As just mentioned, boosting can be applied to many different base learners, but here we will only focus on the specifics of tree-based learning. Each tree iteration is small and we will determine how small with one of the tuning parameters referred to as interaction depth. In fact, it may be as small as one split, which is referred to as a stump.

Trees are sequentially fit to the residuals, according to the loss function, up to the number of trees that we specified (our stopping criterion).

There is another tuning parameter that we will need to identify and this is shrinkage. You can think of shrinkage as the rate at which your model is learning generally and as the contribution of each tree or stump to the model specifically. This learning rate acts as a regularization parameter, similar to what we discussed in Chapter 4, Advanced Feature Selection in Linear Models.

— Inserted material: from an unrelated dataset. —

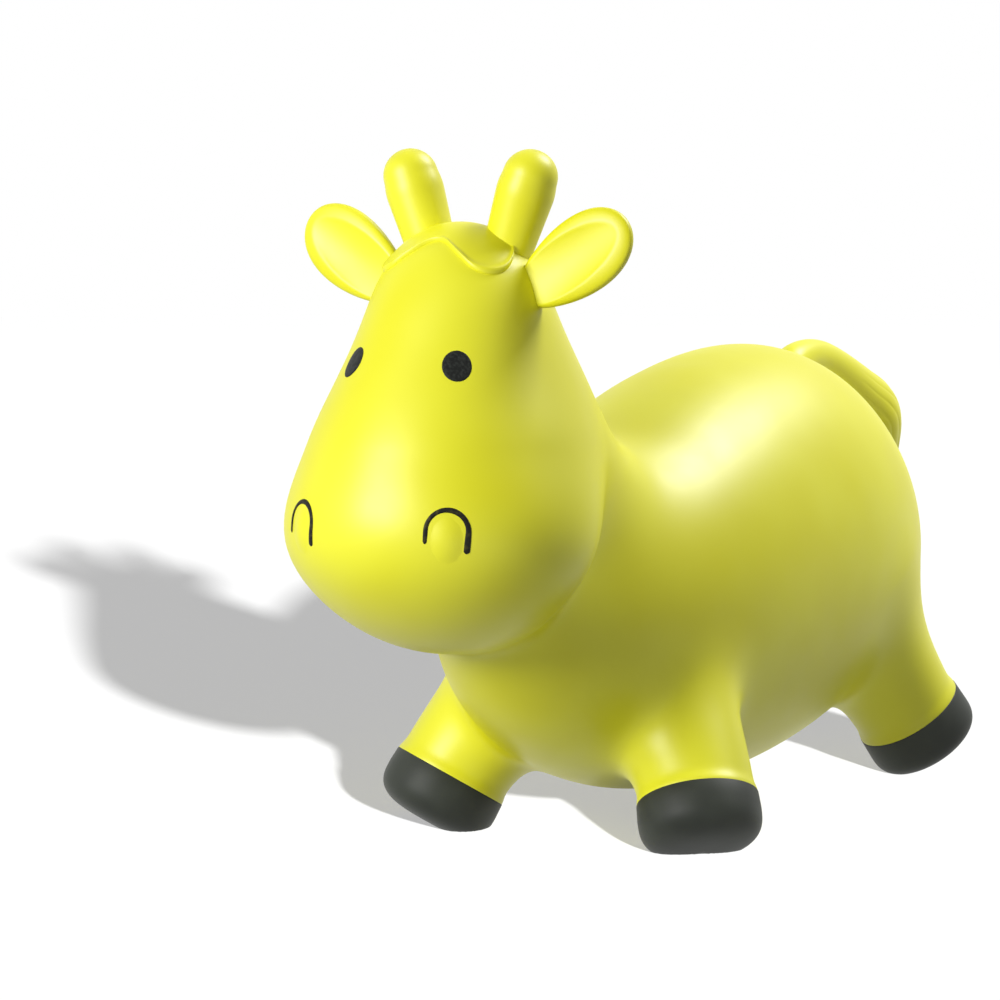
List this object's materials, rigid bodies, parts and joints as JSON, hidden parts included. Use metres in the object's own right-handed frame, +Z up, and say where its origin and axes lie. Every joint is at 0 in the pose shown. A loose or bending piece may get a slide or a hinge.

The other thing about our boosting algorithm is that it is stochastic, meaning that it adds randomness by taking a random sample of data at each iteration of the algorithm used in each iteration of the tree. Introducing some randomness to a boosted model usually improves the accuracy and speed and reduces the overfitting (Friedman, 2002).

As you may have guessed, tuning these parameters can be quite a challenge. These parameters can interact with each other, and if you just tinker with one without considering the other, your model may actually perform worse. The caret package will help us in this endeavor.